I recently participated in Flare-On 9, finishing 131st in about ten days, though I started around two days late. It was my second time participating and overall it was fun, though definitely easier than the first time around. Before I forget entirely, I'm going to pen down some thoughts for myself :3

Challenges 1-4

These were all pretty straightforward challenges, and I spent some time explaining these to a friend how it worked while I did them, which was fun :3

Challenge 1 (Flaredle) was a Wordle clone with extremely long words. The correct word was a hardcoded index into a wordlist. Challenge 2 (PixelPoker) involved clicking on a specific pixel in the window to print the flag. Explaining how the event loop worked and how the conditions on the pixel were computed to someone who didn't know how to program was interesting.

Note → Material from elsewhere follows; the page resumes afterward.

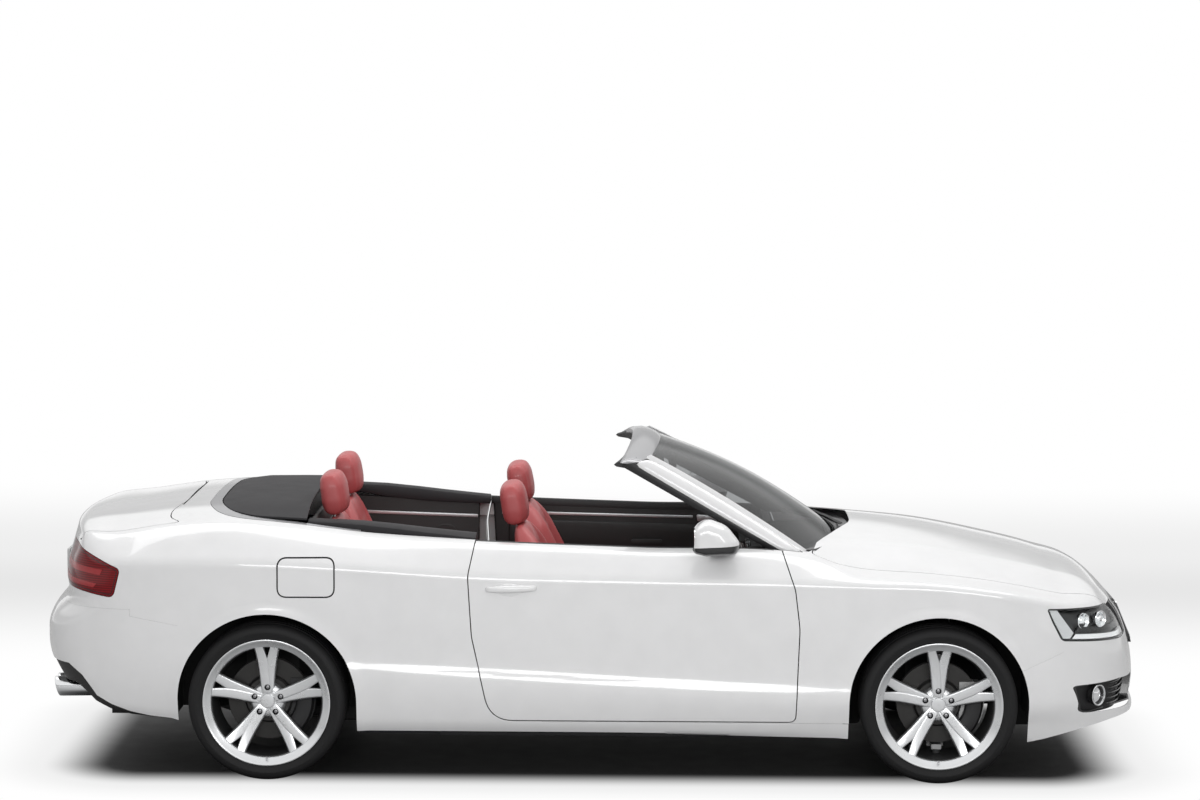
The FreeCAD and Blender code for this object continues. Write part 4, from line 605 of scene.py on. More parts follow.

I lost a little bit of time on Challenge 3 (Magic 8 Ball) because I decompressed the provided archive without preserving the directory structure, so the program wouldn't run correctly. The correct input was a sequence of arrow directions.

For Challenge 4 (darn mice), I misread the generation of the executable byte a little which cost me some time as well. Other than that, it was a good joke (no return it pls)!

Challenge 5 (T8)

This was a small C++ program along with a packet capture of its network activities. There were two main parts where I lost time:

  • Got a little hung up on stack slot reusage by the compiler
  • I mentally passed over the user-agent generation multiple times and so failed to identify that the seed required was being passed there for quite a while, and ended up reversing most of the rest of the binary instead. Pro-tip, actually look at where the data is being generated next time.

(Also, I should check out the capa tool.)

Challenge 6 (à la mode)

This was a mixed-mode binary containing managed and unmanaged code which talked to each other. I didn't realize that at the time but I poked around a bit and figured out the challenge as it was a fortunately a fairly small binary. TIL! (and TODO: read the writeup to learn more).

Challenge 7 (anode)

This was a nexe-compiled binary with a tampered javascript runtime that encrypted the flag that you entered and compared the output against some fixed result. I did not go the route of figuring out how specifically the binary was tampered with (though looking at the official writeup it seems like this might not have been very difficult) and patched the javascript instead. In particular I used a Proxy object to log accesses to the input array and hooked the Math.random() function. The rest of it was just a coding challenge, and after fixing some bugs it was done.

Challenge 8 (backdoor)

This is an obfuscated .NET binary. There's a lot going on here (TODO: I need to read the report too! some interesting techniques)! I used the SOS.dll extension for scripting and dnspy for disassembly, though in hindsight there were nicer ways to go about it (windbg script is... weird sometimes). I'd say I wasted a fair chunk of time fighting with windbg. Gotta read the report to look at some smarter ways to go about this.

Challenge 9 (encryptor)

This was relatively straightforward after recognizing the bigint operations.

Challenge 10 (Nur geträumt)

I wasted a lot of time being dumb and trying to mount the image file as a bootable disk. In hindsight I should have realized that a lot sooner as there was nothing on that disk image that resembled a boot sector. Once that was done the challenge was pretty straightforward, though I appreciate the effort that went into getting this working in the first place.

Challenge 11 (unnamed pyarmor challenge)

I played around with building a tracing utility in CPython for a bit but in the end went the easy route of replacing the crypt module. PyArmor is an interesting target to poke at though (and I might do so in future).